Michael Bloomberg has expressed some exceptionally bigoted opinions about minorities, especially black Americans.
Fortunately, President Trump is disproving Bloomberg’s ignorant claims by empowering the black community to prosper like never before.
Bloomberg thinks black Americans aren’t suited for the workplace.
Yet with Donald Trump in the White House, the black unemployment rate has reached the lowest level ever recorded, and poverty among black Americans has fallen to an all-time low.
In 2011, while he was serving as mayor of New York City, the party-flipping billionaire asserted that young black and Latino men “don’t know how to behave in the workplace,” offering this gross overgeneralization as an explanation for the lower socioeconomic status of some minority communities.
President Trump has taken a very different view, concluding that the difficulties experienced in low-income communities aren’t tied to any inherent failings on the part of residents, but simply reflect a lack of opportunity.
His pro-growth economic agenda is providing that opportunity to formerly forgotten Americans, helping people to stand on their own two feet, provide for their families and achieve more than they previously thought possible.

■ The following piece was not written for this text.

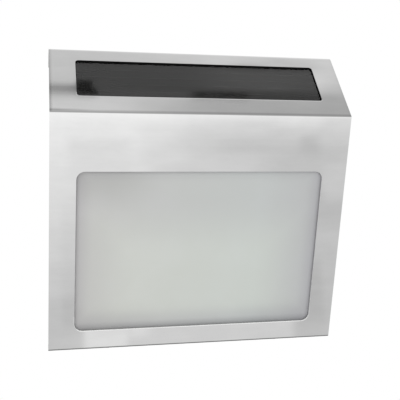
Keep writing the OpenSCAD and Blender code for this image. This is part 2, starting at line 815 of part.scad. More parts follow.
// Slide switch: a folded steel can on a base, with the slider between them
module switch_can() {
    color("silver") lifted() difference() {
        block(switch_x, can_size[0], [can_out, board_out - 0.8], [board_z - can_size[2] / 2, board_z + can_size[2] / 2]);
        block(switch_x, can_size[0] - 2 * can_t, [can_out + can_t, board_out],
            [board_z - can_size[2] / 2 + can_t, board_z + can_size[2] / 2 - can_t]);
        block(switch_x, knob_w + switch_travel + 2 * knob_slot_play, [can_out - nudge, can_out + can_t + nudge],
            [board_z - knob_h / 2 - knob_slot_play, board_z + knob_h / 2 + knob_slot_play]);
    }
}

module switch_base() {
    color("#7a4a22") lifted() {
        block(switch_x, can_size[0], [board_out - 0.8, board_out], [board_z - can_size[2] / 2, board_z + can_size[2] / 2]);
    }
}

// The knob rests at the off end of its slot
module switch_slider() {
    x = switch_x - switch_travel / 2;
    color("#111111") lifted() {
        block(x, slider_block[0], [can_out + can_t + slider_play, can_out + can_t + slider_play + slider_block[1]],
            [board_z - slider_block[2] / 2, board_z + slider_block[2] / 2]);
        difference() {
            block(x, knob_w, [knob_drop, can_out + can_t + slider_play + 0.2], [board_z - knob_h / 2, board_z + knob_h / 2]);
            for (i = [-1, 0, 1])
                block(x + i * 0.9, 0.35, [knob_drop - nudge, knob_drop + 0.35], [board_z - knob_h, board_z + knob_h]);
        }
    }
}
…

The Tax Cuts and Jobs Act — which saved the average taxpayer about $1,400 on their federal income taxes in 2018 and helped kick off the blue-collar boom this country is experiencing today — also included a provision establishing the “Opportunity Zones” initiative, which provides carefully targeted federal tax credits to developers willing to invest in distressed communities all over the country.
Once fully implemented, the government expects the initiative to spur about $100 billion in additional private capital investment into some of America’s most underdeveloped neighborhoods, creating lasting economic opportunity for local residents.
That’s not the only way President Trump has debunked his diminutive rival’s pessimistic appraisal of black Americans, though.
In 2015, Bloomberg made some even more disgusting comments defending his application of the “stop-and-frisk” policy, in which he insisted that young minority men are responsible for “ninety-five percent” of all murders, and that police officers should therefore systematically “throw them up against the wall and frisk them.”
The president’s approach to criminal justice, conversely, seeks to correct the injustices created by the very sorts of misguided notions that Bloomberg has espoused.
The historic First Step Act not only ended discriminatory sentencing policies that disproportionately victimized black Americans, but also created new opportunities for non-violent inmates to earn early-release credits for good behavior and established new programs to help former inmates reintegrate into society as law-abiding citizens.
Within just seven months after President Trump signed the First Step Act in December 2018, the law had facilitated the release of more than 3,000 prisoners, primarily non-violent drug offenders, and resulted in sentence reductions for nearly 1,700 others.
Michael Bloomberg clearly has a very dim view of black Americans, believing we’re natural-born criminals who are incapable of contributing to society.
I’m just grateful that we have Donald Trump in the White House to help us prove Bloomberg wrong.